Stay out of the left bunker and things are alright. Other than that hit it as far as possible.
The green is guarded by some treacherous bunkers. Pars will be hard to come by out of those. You’ll also notice the internal contouring of the green can present some challenges.
This par three has a distinctly parkland feel. There is once again plenty of sand, but it is offset from the putting surface so only bad misses will get caught. The green is large in area to give the player some margin of error with a long iron.
The finisher is perhaps the hardest hole of the day. There is room to take the ball up the left, as seen in the second photo, but the water waits for any balls leaking to the right. The water can be carried, but wind will certainly play a factor.
The water wraps back around to affect the second shot. This view reminded me of so many PGA Tour telecasts where the leaders have to carry a hazard to finish off a win. With the wind whipping it certainly required a solid shot.

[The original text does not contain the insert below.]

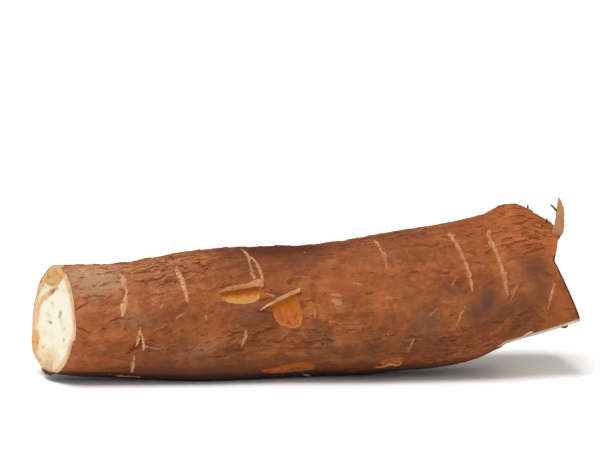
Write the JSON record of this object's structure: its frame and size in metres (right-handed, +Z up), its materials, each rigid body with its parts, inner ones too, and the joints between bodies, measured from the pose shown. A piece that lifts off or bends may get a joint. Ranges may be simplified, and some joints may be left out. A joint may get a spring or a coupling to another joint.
{
  "type": "cassava root",
  "caption": "Tapered brown cassava root lying on its side, with a clean knife cut at the thin end showing white flesh and a rough chopped neck at the other",
  "frame": {"origin": "centre of the bounding box in plan, at the height of the surface the root rests on", "axes": "+X runs along the root from the thin knife-cut end to the chopped neck, +Z is up, and the pictured side faces -Y"},
  "size_m": [0.2606, 0.0728, 0.0871],
  "materials": {
    "bark": "rough matte brown bark, with matte cream-white flesh on the two cut ends"
  },
  "bodies": {
    "root": {"cassava_root": "bark"}
  },
  "joints": []
}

Overall, the Bear is a brute. With the wind up the course can really play hard. That being said, the conditioning was great and if you choose the right set of tees the day will be fun. I liked the scenery and despite some forgettable holes I would certainly recommend the course. A benefit of staying at the resort is that there are other course options to give you a bit of a break from the big, bad bear! Northern Michigan continues to impress.